Türkiye’de son yıllarda şiddet olayları artış gösterdi.

Ülkede korku hâkim. Çünkü şiddet hiç beklemediğimiz yerlerde dahi meydana geliyor. Okulda, sokakta, camide, iş yerlerinde, ailede, trafikte… Herkese şüpheyle bakıyoruz.

Örneğin İzmir’de biri yolda yürürken hiç tanımadığı bir genci “Sen kafirsin” diyerek öldürdü… Her şey bu kadar kötüyken nasıl şüpheyle bakmayalım ki insanlara.

Tahammülsüz, şiddete eğilimli insanların sayısı giderek artıyor. Toplum bir travma yaşıyor.
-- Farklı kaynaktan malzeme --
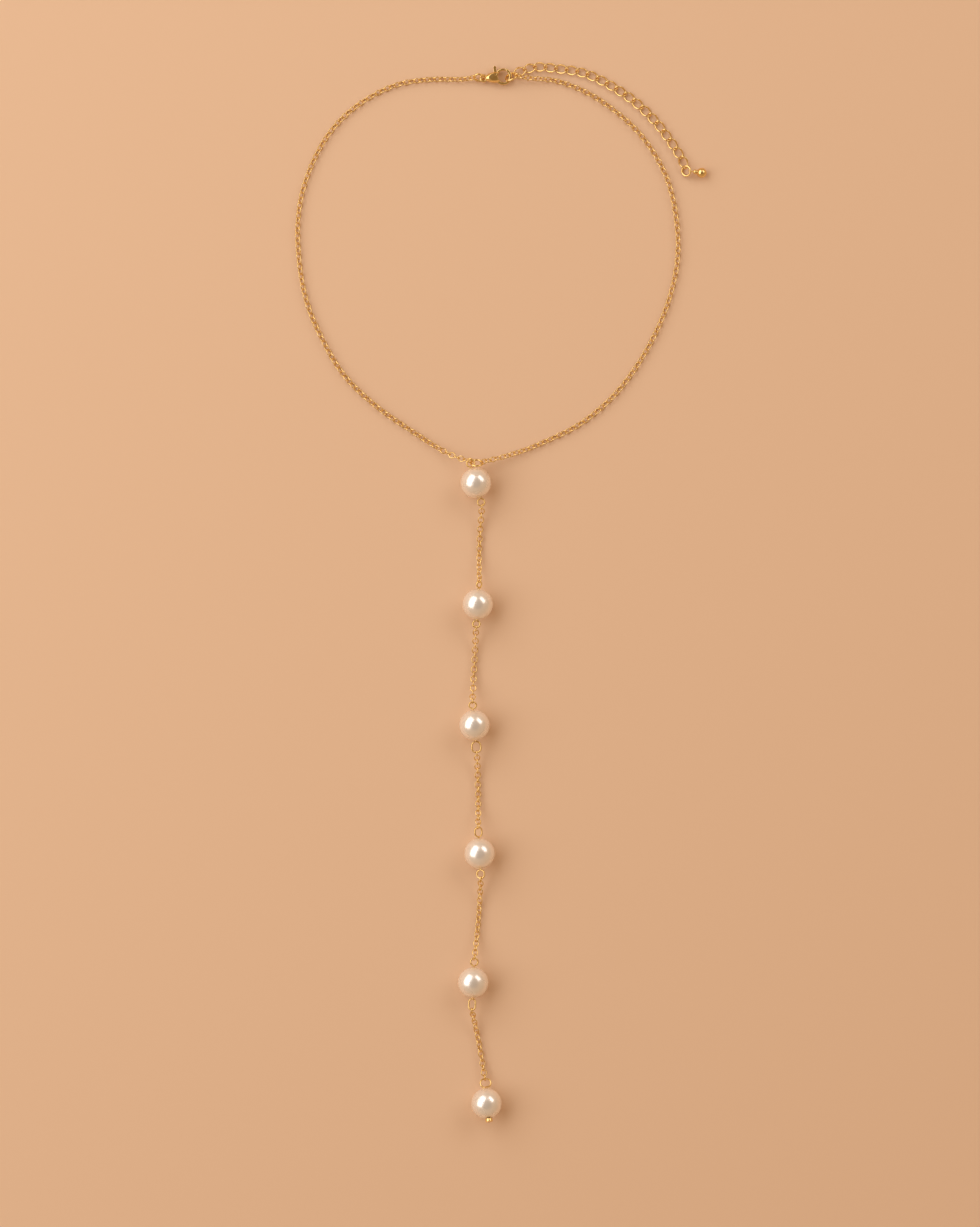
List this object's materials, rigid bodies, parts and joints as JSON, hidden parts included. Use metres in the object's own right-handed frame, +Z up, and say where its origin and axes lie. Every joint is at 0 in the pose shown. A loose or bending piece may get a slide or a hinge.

Peki, toplumu yozlaştıran ve kişileri saldırgan ruh haline sokan faktörler nelerdir? Aileden yeterli eğitim alamamak, mafyalığı özendiren televizyon dizileri, eğitimsizlik gibi unsurlar da şiddetin yaygınlaşmasında etkili olabilmektedir. Gerçi üniversite mezunu insanların da böyle olaylara karıştığına şahit oluyoruz… Bu noktada, mezun olunan üniversitelerin niteliği ve sunduğu eğitim büyük bir önem taşıyor.
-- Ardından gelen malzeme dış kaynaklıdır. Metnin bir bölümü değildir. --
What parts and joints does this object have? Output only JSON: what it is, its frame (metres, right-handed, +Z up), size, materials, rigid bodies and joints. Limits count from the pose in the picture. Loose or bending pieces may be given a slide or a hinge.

Yeri gelmişken silaha da özel bir parantez açmak istiyorum. Bireysel silah edinmenin kolaylaşması, yasaların caydırıcı olmayışı da büyük rol oynuyor.

Toplumumuzda ne yazık ki kutuplaştırıcı bir dil var. Topluma örnek olması gereken siyasetçilerin, yöneticilerin kullandıkları dile gereken özeni göstermesi gerekiyor. Rol model olan bu kişilerin şiddeti özendiren değil, barışı hedefleyen açıklamalar yapması gerek.

Mutsuzluk ve ekonomik kriz de büyük bir etken. Ne yazık ki Türkiye mutsuz ve yoksul bir ülke. Mutsuzluk, yoksulluk ve gerginlik kişileri şiddete yöneltiyor…

Şiddet büyük bir sorun ve herkes bir travma içinde olduğuna göre şiddet sarmalı giderek büyüyecek demektir.

Şiddet sarmalı içinden çıkabilmek için bir şeyler yapmak zorundayız!